The issue was not about statistics, it was about doing right by the victims of crime, including those unlawfully killed.
They did not want to “scaremonger” about homicides not being investigated properly. Some of their questions in that regard had been answered; others were yet to be answered.
They said a wider review of homicides now underway needed examine each case in order that full assurance could be offered that all aspects of the Garda’s approach to homicides was as it should have been.
Their evidence is damning for the Garda and is also problematic for the Policing Authority, whose reaction to them they have questioned when they repeatedly approached the oversight agency to raise their concerns.
They said they were constantly put under pressure to “sign off on” reports about the extent of problems with the classification of homicides that minimised the problem.
And when they heard in the media, and after senior officers appeared beforethe Policing Authority, claims that a review of homicides within the Garda had been completed they were “extremely surprised”.
Homicide is a term applied to all unlawful killings. They include murder,manslaughter and other unlawful killings such as death by dangerous driving,among others. The analysts had found homicides recorded as non crime incidents, homicides notrecorded until a long time after they occurred and homicides where the wrong weapon was recorded in the classification.
Other homicides were recorded in the wrong year, some were recorded as public disorder incidents and in one case involving murder and suicide it was recorded as a “non crime” incident.
Ms West, the deputy head of the Garda Analysis Service, said when the first shortcomings in how the Garda was recording homicides emerged in late 2016 she told Ms Galligan, the analyst who uncovered the errors, the issue was of deep concern to her.
“I said we need to smack the [GARDA]organisation around the face with this. This is potentially very explosive,” she told the committee this morning.
She also said the inaccurate and incomplete records compiled by the Garda on the PULSE computer database completely undermined the force’s ability to tackle and solve crime.
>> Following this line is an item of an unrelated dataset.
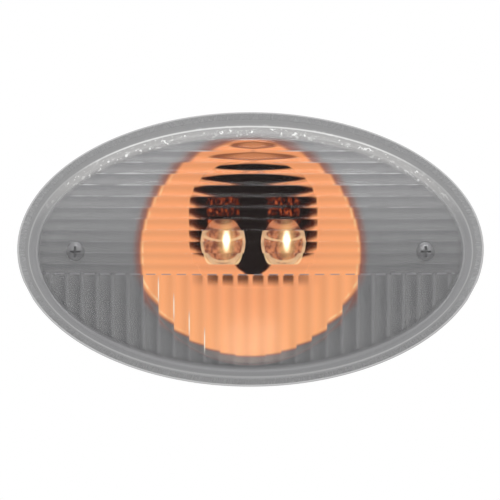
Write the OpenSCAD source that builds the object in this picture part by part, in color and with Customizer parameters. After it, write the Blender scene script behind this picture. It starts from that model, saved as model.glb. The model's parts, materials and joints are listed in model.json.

It also undermined the Garda’s ability to protect potential victims; including women at risk of being harmed by partners with a previous history of very violent conduct, up to and including murder.
Ms West said of the errors with the homicide data down the years: “It went to the heart of the ability of the Garda to serve and protect the public.”
She also had concerns that suspect behaviour and even serious crimes were not being filed under the names of the people they have should been in Garda records. Because of this, the Garda vetting of people who needed Garda clearance to work with children or vulnerable people may now be missing warning signs or even past crimes of people who apply for clearance.
Ms West was “aghast” when senior Garda management last year presented a report on the homicide misclassifications to the Policing Authority and tried pass it off as a “joint enterprise” between Garda officers and civilian analysts.
Analysts were excluded by the Garda offices from the process of drawing-up that report, yet it was presented to the authority as a report by the analysts.
When the analysts eventually saw the report, they realised it was littered with errors and findings that under estimated the extent of the misclassification of homicides.
That report was presented to the Policing Authority last April. Internally Ms West and Ms Galligan continued to apply pressure for the Garda to accept correct methodology for counting and classifying crimes.
Eventually, after much media coverage of the growing controversy, it was agreed Ms Galligan’s methodology for counting crime would be used.
And when a second report was presented to the Policing Authority last September the findings were very different to the report presented in April.
Both reports covered homicides in the period from 2013 to 2015 and in the September report some 12 deaths needed to be upgraded to homicides.
And now a wider review was underway for all homicides committed between 2003 and 2017.